Chaque « non » authentique laisse la place à un « oui » plus aligné. Un oui enthousiaste, pas un oui automatique. Et c’est là que l’on retrouve du plaisir à être présent pour les autres.
Retrouver sa place dans la relation
Quand vous reprenez votre place, vous invitez l’autre à faire de même. La relation devient plus juste, plus vivante. Moins asymétrique.
Ce qui change aussi, c’est que vous arrêtez de sauver tout le monde. Vous devenez un partenaire, pas un sauveur. Et croyez-moi, c’est souvent un soulagement pour l’autre aussi. Car oui, vos proches ont besoin de votre présence, pas de votre sacrifice.
L’équilibre relationnel passe par une circulation saine entre donner et recevoir. Si vous donnez sans recevoir, votre puits se vide. Si vous recevez sans donner, il déborde sans nourrir. Trouvez votre rythme.
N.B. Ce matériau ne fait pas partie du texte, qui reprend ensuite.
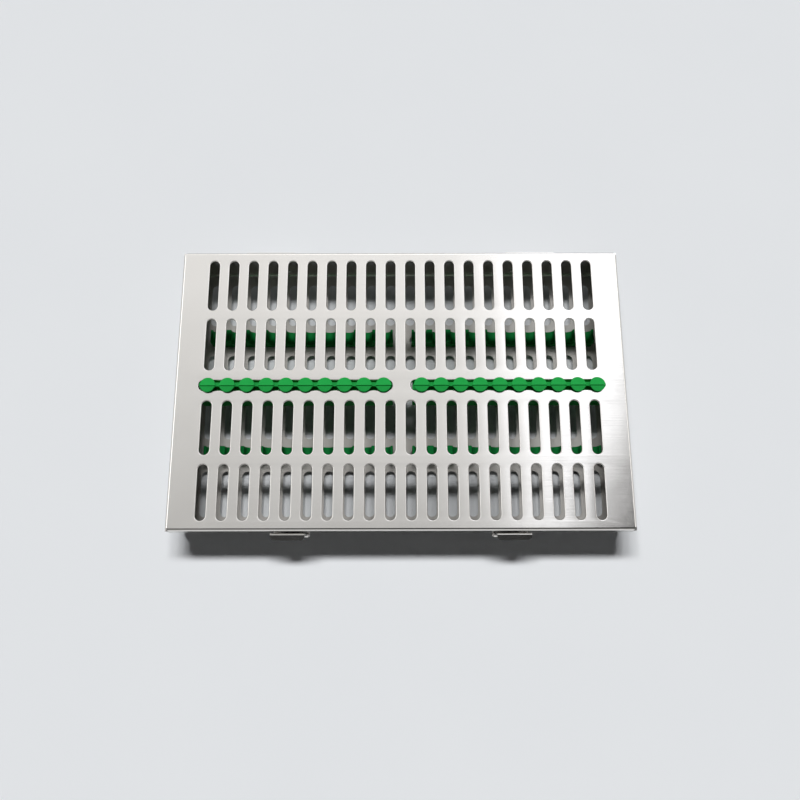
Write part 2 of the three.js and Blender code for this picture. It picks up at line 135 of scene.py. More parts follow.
NOTCH_STEPS = 12
SILICONE_ROUND = 0.6 * MM
SEAT = 0.3 * MM

# Hinges, latches and rivets. PIN_DOME is the dome's share of a pin's cap.
LEAF = 0.9 * MM
PLATE = 0.8 * MM
KNUCKLE = 2.2 * MM
RUN = 0.4 * MM
MIDDLE_SHARE = 0.4
CURL_GAP = math.radians(28)
CURL_STEPS = 24
ROLL_TRIM = 0.01 * MM
LEAST_MITRE = 0.5
LIP_REACH = 3.9 * MM
LIP_BEND = 0.7 * MM
LIP_DROOP = math.pi / 9
LIP_CORNER = 2.8 * MM
LIP_DROP = 5.7 * MM
LIP_STEPS = 8
BEAD_LENGTH = 9 * MM
BEAD_HEIGHT = 2.6 * MM
BEAD_PROUD = 0.6 * MM
BEAD_RISE = 3.3 * MM
BEAD_COLUMNS = 12
BEAD_ROWS = 10
WINDOW_GAP = 0.5 * MM
PIN_RADIUS = 1 * MM
PIN_HEAD = 1.7 * MM
PIN_CAP = 0.7 * MM
PIN_DOME = 0.6
RIVET_SHANK = 1.1 * MM
RIVET_TAIL = 1.8 * MM
RIVET_TAIL_RISE = 0.5 * MM
RIVET_HEAD = 2.1 * MM
RIVET_HEAD_SEAT = 0.7 * MM
RIVET_HEAD_EDGE = 0.1 * MM
RIVET_HEAD_RISE = 0.6 * MM

# Meshes
MERGE = MM / 10000
PLACE_DIGITS = 4
COLUMN_DIGITS = 7
SHARP = math.radians(38)
BEVEL_SEGMENTS = 3
SLOT_STEPS = 16
RIM_STEPS = 4
BEND_STEPS = 8
BORDER_STEPS = 12
ROUND_STEPS = 48
DOME_STEPS = 8

lid_low, lid_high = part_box("lid_panel")
tray_low, tray_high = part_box("base_tray")
joint_places = {joint["name"]: Vector(joint["pos_m"]) for joint in frame["joints"]}


def material_of(look):
    return bpy.data.materials[look + "_look"]


def link(name, data):
    made = bpy.data.objects.new(name, data)
    bpy.context.scene.collection.objects.link(made)
    return made


def finish_piece(name, mesh, node, slot, bevel=0, look=None):
    """Shades a mesh, and lets it stand for a node of the frame on that node's body.

    The look is the slot's own, unless look names another.
    """
    for face in mesh.polygons:
        face.use_smooth = True
    mesh.set_sharp_from_angle(angle=SHARP)
    mesh.materials.append(material_of(look or slot))
    piece = link(name, mesh)
    if bevel:
        rounding = piece.modifiers.new("rounding", "BEVEL")
        rounding.width = bevel
        rounding.segments = BEVEL_SEGMENTS
        rounding.limit_method = "ANGLE"
        rounding.angle_limit = SHARP
        rounding.use_clamp_overlap = True
    normals = piece.modifiers.new("normals", "WEIGHTED_NORMAL")
    normals.keep_sharp = not bevel
    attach(piece, frame["nodes"][node]["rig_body"])
    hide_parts(node)


def mesh_of(name, points, faces, move=Matrix.Identity(4)):
    """A mesh with merged points and faces that all look out."""
    mesh = bpy.data.meshes.new(name)
    mesh.from_pydata([move @ Vector(p) for p in points], [], faces)
    work = bmesh.new()
    work.from_mesh(mesh)
    bmesh.ops.remove_doubles(work, verts=work.verts, dist=MERGE)
    bmesh.ops.recalc_face_normals(work, faces=work.faces)
    work.to_mesh(mesh)
    work.free()
    return mesh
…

Oser se choisir, chaque jour
Penser à soi, ce n’est pas tout plaquer pour aller faire le tour du monde (quoique…). C’est, parfois, refuser un appel pour prendre un bain. Dire oui à une soirée lecture plutôt qu’à une réunion tardive. S’offrir un non-négociable hebdomadaire : une heure pour vous. Un sas de respiration.
Ce sont ces petits choix quotidiens qui, cumulés, redonnent du souffle. Qui disent : « Je suis importante aussi. »
Et ne vous y trompez pas : quand vous êtes bien, vous rayonnez. Vous inspirez. Vous devenez plus présent, plus à l’écoute, plus juste dans vos relations. Le monde n’a pas besoin de votre fatigue. Il a besoin de votre élan.
Et si vous faisiez de vous une priorité ?
Penser aux autres est une belle qualité. Mais elle devient force quand elle est nourrie par un véritable amour de soi. Cet amour-là n’est ni narcissique ni exclusif. Il est enraciné. Il reconnaît que pour prendre soin des autres, il faut d’abord se respecter soi-même.
Alors, la prochaine fois que vous hésitez entre dire oui par peur ou dire non par justesse, demandez-vous : « Qu’est-ce qui est bon pour moi, là, maintenant ? » Et si vous commenciez, doucement, à vous choisir ?
Parce que penser à soi, c’est offrir au monde le meilleur de soi, pas ses miettes.